Rotherham in South Yorkshire, Shepherd’s Bush, West London and Nottingham rank in eighth, ninth and tenth place on the list.
Nic Seal, Founder and MD of Environet said: “Knowledge is power when it comes to Japanese knotweed and this heatmap is invaluable to homeowners and buyers who want to assess the risk in their local area.
“With the stamp duty holiday extended and lockdown restrictions beginning to ease, the property market is busier than ever – but failing to carry out the appropriate checks for knotweed can turn out to be an expensive mistake.
“Despite its fearsome reputation, with professional help, the plant can be dealt with and the value of a property largely restored.
“I’d urge anyone buying or selling a property, or homeowners wishing to preserve the value of their home, to be vigilant for signs of spring growth and check Exposed to see whether they live in a high-risk area.”

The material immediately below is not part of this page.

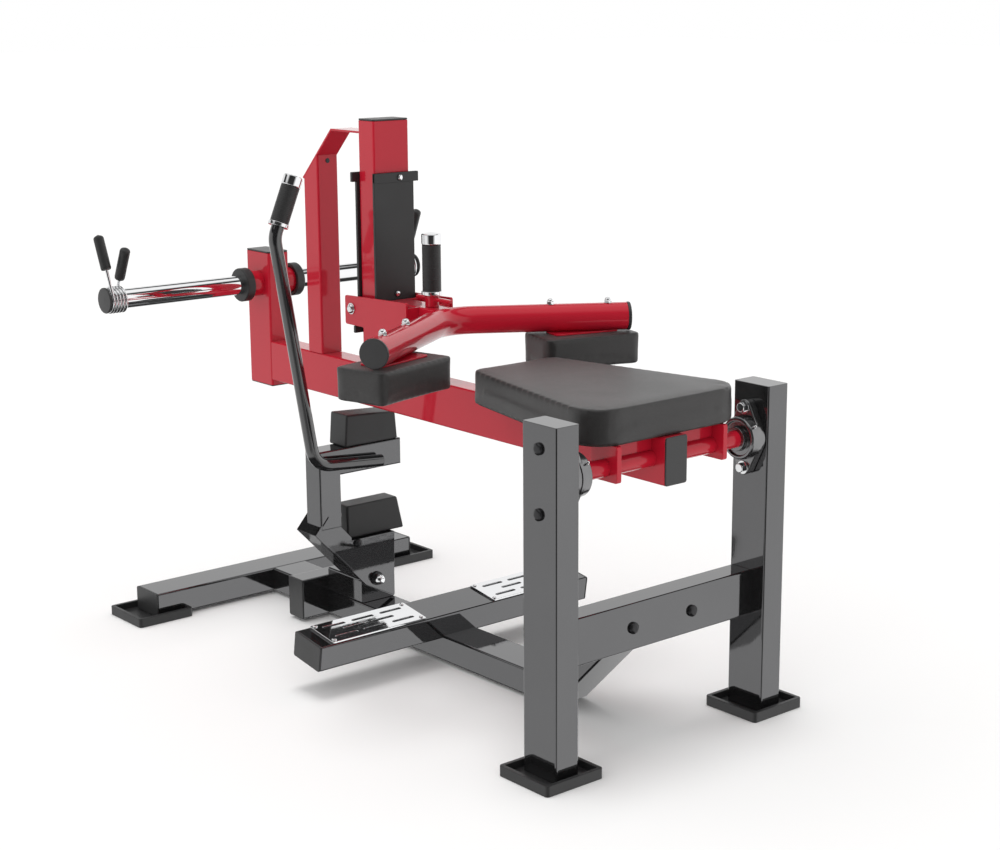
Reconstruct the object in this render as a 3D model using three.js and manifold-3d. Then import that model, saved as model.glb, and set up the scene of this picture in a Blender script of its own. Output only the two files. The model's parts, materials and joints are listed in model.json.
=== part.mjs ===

In the winter, Japanese knotweed appears to die away, but this is not the case.
Around this time of year, the plant begins to shoot back up and may grow to be over seven foot tall.
The tell-tale signs of Japanese knotweed are purple or red asparagus-like shoots emerging from the ground rapidly.
They will also have green shrubs on them with heart-shaped leaves and pink-fleshed stems.
With around five percent of homes currently affected by Japanese knotweed, this knocks a whopping £20billion off UK house prices.
Property owners who fail to stop the spread of knotweed on their land can face fines and even a jail sentence under ASBO legislation.